Microsoft launched its European Cloud Principles, later renamed European Digital Sovereignty Commitments, promising to build trust through local control, transparency, and data residency. Amazon, Google, and Salesforce followed suit with their own “sovereign” branding — each assuring European governments and businesses that their clouds were safe, shielded, and separate.
In the past weeks, the “sovereign cloud” narrative has collapsed, exposing the sovereign washing attempts by big tech. And this time, it’s not critics or watchdogs exposing the contradictions — it’s the tech firms themselves.
In early June, Anton Carniaux, General Manager of Microsoft France, testified under oath before the French Senate (transcript (FR), video (FR), media coverage (DE)) that he cannot guarantee that data belonging to French citizens — even when hosted by Microsoft under a government procurement agreement (UGAP) — wouldn’t be handed over to foreign authorities without the French government’s consent.
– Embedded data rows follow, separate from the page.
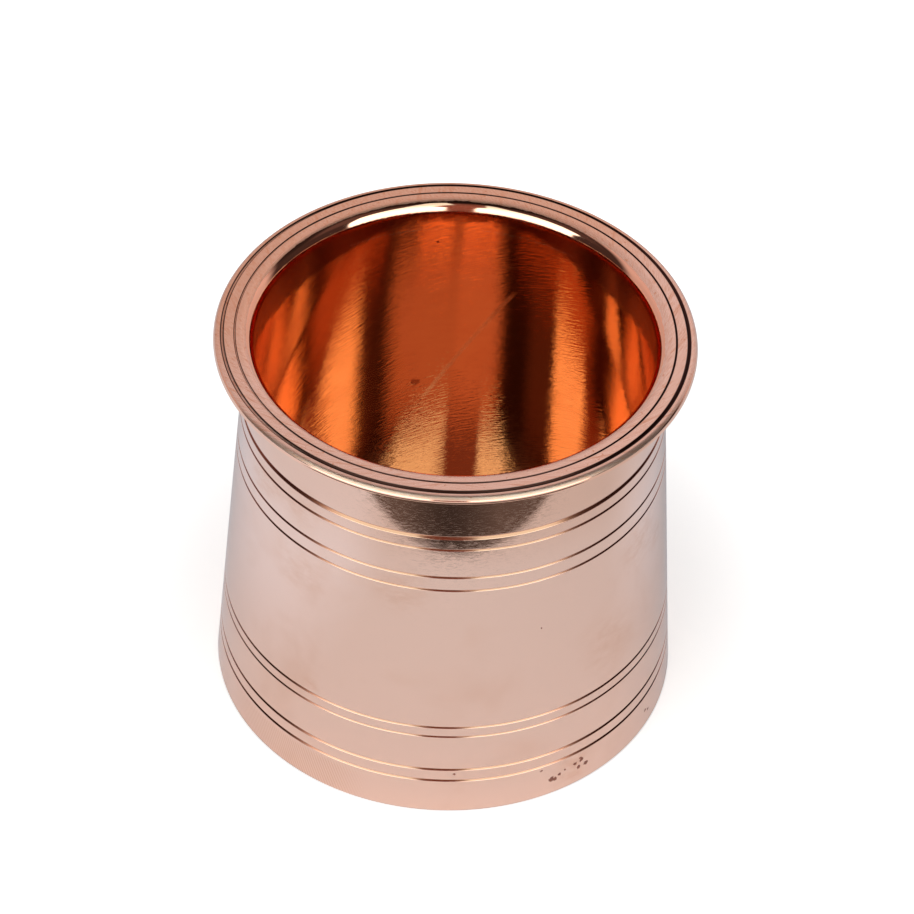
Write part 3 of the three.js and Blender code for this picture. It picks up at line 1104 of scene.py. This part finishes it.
def make_floor(scene):
    """A pale floor that keeps the vessel's shadow, and that the camera sees as white paper."""
    h = FLOOR_HALF
    mesh = bpy.data.meshes.new("floor")
    mesh.from_pydata([(-h, -h, 0), (h, -h, 0), (h, h, 0), (-h, h, 0)], [], [(0, 1, 2, 3)])
    made = bpy.data.materials.new("pale_floor")
    made.use_nodes = True
    tree = made.node_tree
    tree.nodes.clear()
    settings = scene.studio_settings
    paper = node(tree, "ShaderNodeBsdfDiffuse", [("Color", (*settings.floor, 1))])
    ray = node(tree, "ShaderNodeLightPath")
    place = node(tree, "ShaderNodeTexCoord").outputs["Object"]
    away = node(tree, "ShaderNodeVectorMath", [(0, place)], operation="LENGTH").outputs["Value"]
    white = smooth_range(tree, away, *PAPER_GLOW)
    seen = maths(tree, "MULTIPLY", ray.outputs["Is Camera Ray"], white)
    glow = node(tree, "ShaderNodeEmission", [("Strength", seen)])
    both = node(tree, "ShaderNodeAddShader", [(0, paper.outputs[0]), (1, glow.outputs[0])])
    across = node(tree, "ShaderNodeSeparateXYZ", [(0, place)])
    left = smooth_range(tree, across.outputs["X"], *LEFT_SIDE)
    right = smooth_range(tree, across.outputs["X"], *RIGHT_SIDE)
    right = maths(tree, "MULTIPLY", right, smooth_range(tree, across.outputs["Y"], *RIGHT_BACK))
    sides = maths(tree, "MULTIPLY_ADD", right, RIGHT_SHARE, left)
    sides = maths(tree, "MULTIPLY_ADD", sides, SIDE_WHITE, settings.floor_in_metal)
    in_metal = maths(tree, "MAXIMUM", ray.outputs["Is Glossy Ray"], ray.outputs["Is Transmission Ray"])
    in_metal = maths(tree, "MULTIPLY", in_metal, sides)
    cool = node(tree, "ShaderNodeEmission", [("Color", COOL_WHITE), ("Strength", in_metal)])
    both = node(tree, "ShaderNodeAddShader", [(0, both.outputs[0]), (1, cool.outputs[0])])
    node(tree, "ShaderNodeOutputMaterial", [("Surface", both.outputs[0])])
    mesh.materials.append(made)
    floor = bpy.data.objects.new("floor", mesh)
    scene.collection.objects.link(floor)


def make_world(scene):
    """A white background to the camera and in the metal, which hardly lights the floor."""
    world = bpy.data.worlds.new("studio")
    scene.world = world
    world.use_nodes = True
    tree = world.node_tree
    tree.nodes.clear()
    ray = node(tree, "ShaderNodeLightPath")
    seen = maths(tree, "MAXIMUM", ray.outputs["Is Camera Ray"], ray.outputs["Is Glossy Ray"])
    seen = maths(tree, "MAXIMUM", seen, ray.outputs["Is Transmission Ray"])
    strength = maths(tree, "MAXIMUM", seen, scene.studio_settings.sky)
    sky = node(tree, "ShaderNodeBackground", [("Strength", strength)])
    node(tree, "ShaderNodeOutputWorld", [("Surface", sky.outputs[0])])


class PANCHPATRA_OT_stage(bpy.types.Operator):
    """Set up the floor, soft light and camera"""

    bl_idname = "panchpatra.stage"
    bl_label = "Studio"

    def execute(self, context):
        scene = context.scene
        scene.view_settings.view_transform = "Standard"
        scene.cycles.max_bounces = 16
        scene.cycles.glossy_bounces = 14
        make_floor(scene)
        make_world(scene)
        bright = scene.studio_settings.lamp
        lamp(scene, "left_lamp", -36, 34, 0.9, 1.12, bright * 1.15)
        lamp(scene, "right_lamp", 35, 36, 0.88, 1.15, bright * 0.7)
        make_dome(scene)
        dark_ground(scene)
        make_camera(scene)
        return {"FINISHED"}


class PANCHPATRA_PT_panel(bpy.types.Panel):
    """The vessel's pieces and its studio"""

    bl_idname = "PANCHPATRA_PT_panel"
    bl_label = "Panchpatra"
    bl_space_type = "VIEW_3D"
    bl_region_type = "UI"
    bl_category = "Panchpatra"

    def draw(self, context):
        layout = self.layout
        for settings in ("vessel_sizes", "vessel_finish", "studio_settings"):
            group = getattr(context.scene, settings)
            box = layout.box()
            for name in group.__annotations__:
                box.prop(group, name)
        for operator in OPERATORS:
            layout.operator(operator.bl_idname)


OPERATORS = (
    PANCHPATRA_OT_wall,
    PANCHPATRA_OT_rim,
    PANCHPATRA_OT_base,
    PANCHPATRA_OT_seams,
    PANCHPATRA_OT_stage,
)
GROUPS = (VesselSizes, VesselFinish, StudioSettings)


def register():
    for cls in (*GROUPS, *OPERATORS, PANCHPATRA_PT_panel):
        bpy.utils.register_class(cls)
    bpy.types.Scene.vessel_sizes = PointerProperty(type=VesselSizes)
    bpy.types.Scene.vessel_finish = PointerProperty(type=VesselFinish)
    bpy.types.Scene.studio_settings = PointerProperty(type=StudioSettings)


def unregister():
    for name in ("vessel_sizes", "vessel_finish", "studio_settings"):
        delattr(bpy.types.Scene, name)
    for cls in reversed((*GROUPS, *OPERATORS, PANCHPATRA_PT_panel)):
        bpy.utils.unregister_class(cls)


def main():
    register()
    bpy.ops.panchpatra.wall()
    bpy.ops.panchpatra.rim()
    bpy.ops.panchpatra.base()
    bpy.ops.panchpatra.seams()
    bpy.ops.panchpatra.stage()


if __name__ == "__main__":
    main()
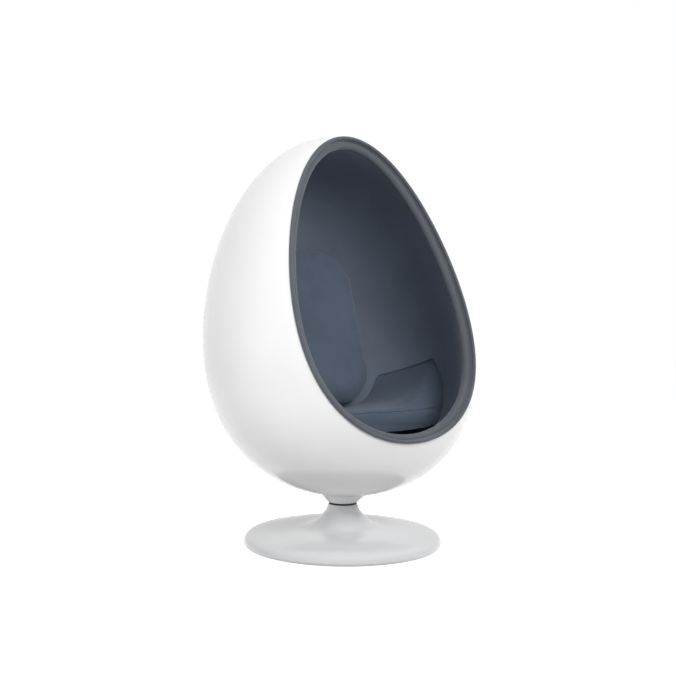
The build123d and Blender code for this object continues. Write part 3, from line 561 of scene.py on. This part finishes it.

This directly contradicts Microsoft’s European Digital Sovereignty campaign and calls into question the credibility of its public messaging. Critics already pointed out these “sovereign washing” attempts were meaningless, and clearly, under oath, Microsoft admits as much.
Meanwhile, a report by CloudComputing-Insider (DE) quotes representatives from multiple U.S. hyperscalers — AWS, Microsoft, Google, and Salesforce — saying they would hand over European customer data to U.S. authorities if required by a court order.
Kevin Miller, AWS’s VP of Global Data Centres, was particularly clear (DE): he said he could not guarantee that data from a German SME wouldn’t be disclosed to U.S. authorities.
These recent disclosures expose a troubling pattern: as public concern in Europe has grown, so have the promises from U.S. cloud providers. But those promises were never backed by real guarantees.
The idea that a U.S. company could operate a cloud service in Europe, for European customers, and somehow remain immune to U.S. surveillance law was always shaky. The recent flurry of “sovereign cloud” launches was a high-stakes PR response to political pressure — not a technical or legal fix.
Now, in a matter of days, that PR effort has unraveled.
This is not just about policy or legal nuance. It’s about trust. U.S. tech giants are happy to promise digital sovereignty in glossy whitepapers, marketing videos, and conference keynotes. But when questioned under oath, or asked directly about real legal obligations, they admit the truth: they can’t protect your data from the U.S. government. Not even if it’s stored in Europe. Not even if they say it’s “sovereign.”
If you are a customer of these companies — whether a government agency, a regulated industry, or a private business — the implications are clear. Do not fall for their sovereign washing attempts: what Big Tech says in a courtroom tells you far more than what they say in a press release.
And what they’ve just said is this: you can’t count on their promises.